▶ _Given problem_: Print, exactly as they stand, the lines from the start of the listing to the line containing "return height, np.where(on_ear(aside), np.maximum(0.15, 0.65", inclusive.

----

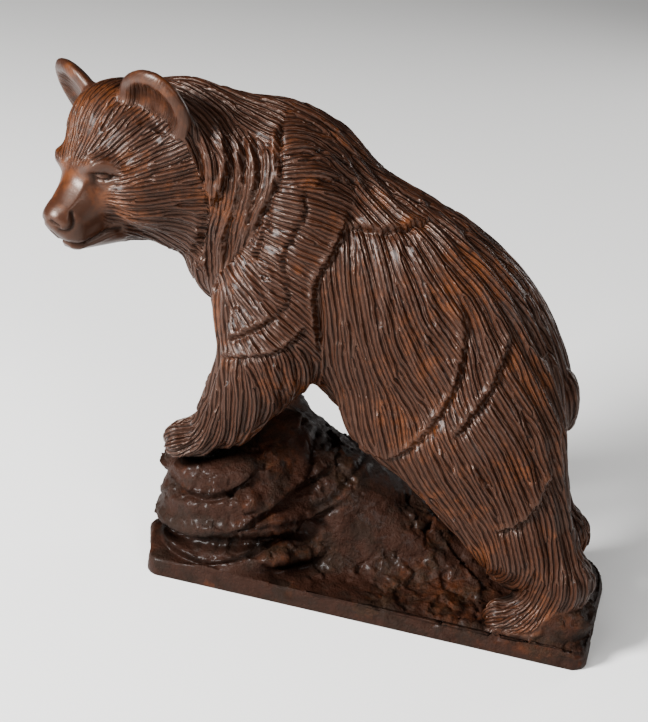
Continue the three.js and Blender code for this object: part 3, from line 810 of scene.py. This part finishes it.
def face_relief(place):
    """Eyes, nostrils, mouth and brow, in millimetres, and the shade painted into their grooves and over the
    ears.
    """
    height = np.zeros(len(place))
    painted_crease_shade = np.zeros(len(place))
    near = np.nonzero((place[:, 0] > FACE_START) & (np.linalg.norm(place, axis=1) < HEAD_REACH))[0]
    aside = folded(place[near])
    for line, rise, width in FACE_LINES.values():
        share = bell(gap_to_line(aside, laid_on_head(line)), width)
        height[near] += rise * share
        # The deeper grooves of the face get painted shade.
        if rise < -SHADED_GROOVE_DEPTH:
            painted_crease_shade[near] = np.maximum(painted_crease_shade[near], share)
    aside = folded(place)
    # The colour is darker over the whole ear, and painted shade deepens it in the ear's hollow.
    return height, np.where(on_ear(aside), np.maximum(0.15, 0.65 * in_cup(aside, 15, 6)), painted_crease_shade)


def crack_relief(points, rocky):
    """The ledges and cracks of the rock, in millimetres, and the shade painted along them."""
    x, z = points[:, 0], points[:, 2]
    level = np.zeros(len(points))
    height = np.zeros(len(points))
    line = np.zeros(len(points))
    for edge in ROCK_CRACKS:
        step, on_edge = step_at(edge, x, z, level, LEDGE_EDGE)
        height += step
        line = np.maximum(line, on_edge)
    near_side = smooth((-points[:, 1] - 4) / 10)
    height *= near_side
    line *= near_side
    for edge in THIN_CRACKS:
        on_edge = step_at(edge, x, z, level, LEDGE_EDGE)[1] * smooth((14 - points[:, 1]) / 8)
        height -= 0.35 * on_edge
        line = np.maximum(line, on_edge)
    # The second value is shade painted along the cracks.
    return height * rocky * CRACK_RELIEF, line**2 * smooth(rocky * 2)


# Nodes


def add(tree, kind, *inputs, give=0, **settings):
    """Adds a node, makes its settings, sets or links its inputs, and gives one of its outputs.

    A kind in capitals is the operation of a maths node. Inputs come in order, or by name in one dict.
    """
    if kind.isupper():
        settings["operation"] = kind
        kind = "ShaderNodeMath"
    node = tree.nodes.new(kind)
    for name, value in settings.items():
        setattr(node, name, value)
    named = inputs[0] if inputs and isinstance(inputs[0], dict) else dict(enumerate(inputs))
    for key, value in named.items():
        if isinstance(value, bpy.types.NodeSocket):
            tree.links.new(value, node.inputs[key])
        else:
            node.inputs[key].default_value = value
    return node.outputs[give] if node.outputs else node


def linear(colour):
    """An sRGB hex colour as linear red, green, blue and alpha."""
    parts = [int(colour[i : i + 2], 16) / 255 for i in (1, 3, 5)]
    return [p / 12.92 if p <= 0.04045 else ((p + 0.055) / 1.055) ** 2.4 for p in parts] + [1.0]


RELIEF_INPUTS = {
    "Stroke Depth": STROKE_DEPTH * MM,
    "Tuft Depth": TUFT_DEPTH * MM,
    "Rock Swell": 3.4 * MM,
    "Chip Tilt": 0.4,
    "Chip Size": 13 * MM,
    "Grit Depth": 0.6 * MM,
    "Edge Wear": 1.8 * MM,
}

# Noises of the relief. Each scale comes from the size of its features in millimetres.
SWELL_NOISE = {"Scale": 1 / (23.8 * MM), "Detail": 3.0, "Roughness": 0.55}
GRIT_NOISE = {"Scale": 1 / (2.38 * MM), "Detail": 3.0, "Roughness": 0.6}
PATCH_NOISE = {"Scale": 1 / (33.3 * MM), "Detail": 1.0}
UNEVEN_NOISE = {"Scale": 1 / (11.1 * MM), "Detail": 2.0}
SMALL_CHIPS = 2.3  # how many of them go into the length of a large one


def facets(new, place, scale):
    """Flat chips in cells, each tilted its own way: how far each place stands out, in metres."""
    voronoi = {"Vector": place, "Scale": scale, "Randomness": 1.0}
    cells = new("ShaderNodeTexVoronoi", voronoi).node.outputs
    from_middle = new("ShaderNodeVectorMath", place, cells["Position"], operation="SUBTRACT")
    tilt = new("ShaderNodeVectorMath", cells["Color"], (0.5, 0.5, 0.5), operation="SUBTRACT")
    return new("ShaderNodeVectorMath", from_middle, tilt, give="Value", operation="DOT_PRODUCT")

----

▶ _Final answer_:
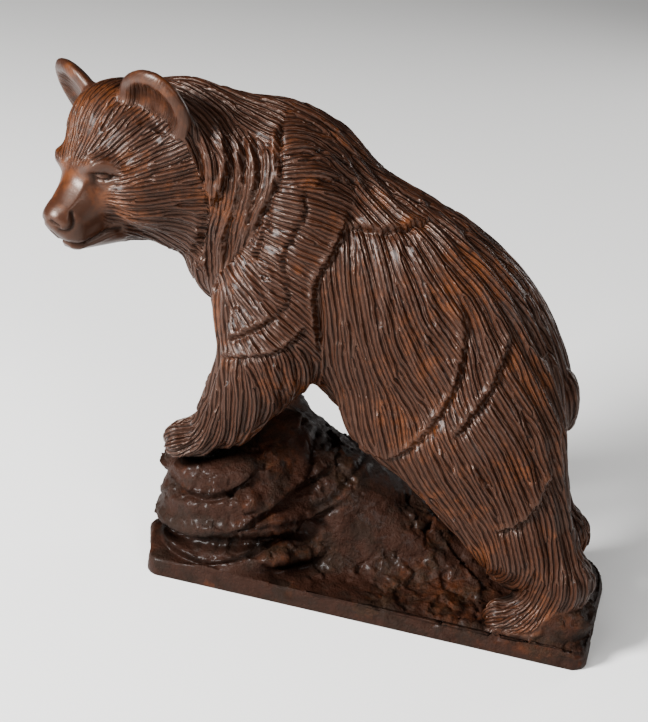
Continue the three.js and Blender code for this object: part 3, from line 810 of scene.py. This part finishes it.
def face_relief(place):
    """Eyes, nostrils, mouth and brow, in millimetres, and the shade painted into their grooves and over the
    ears.
    """
    height = np.zeros(len(place))
    painted_crease_shade = np.zeros(len(place))
    near = np.nonzero((place[:, 0] > FACE_START) & (np.linalg.norm(place, axis=1) < HEAD_REACH))[0]
    aside = folded(place[near])
    for line, rise, width in FACE_LINES.values():
        share = bell(gap_to_line(aside, laid_on_head(line)), width)
        height[near] += rise * share
        # The deeper grooves of the face get painted shade.
        if rise < -SHADED_GROOVE_DEPTH:
            painted_crease_shade[near] = np.maximum(painted_crease_shade[near], share)
    aside = folded(place)
    # The colour is darker over the whole ear, and painted shade deepens it in the ear's hollow.
    return height, np.where(on_ear(aside), np.maximum(0.15, 0.65 * in_cup(aside, 15, 6)), painted_crease_shade)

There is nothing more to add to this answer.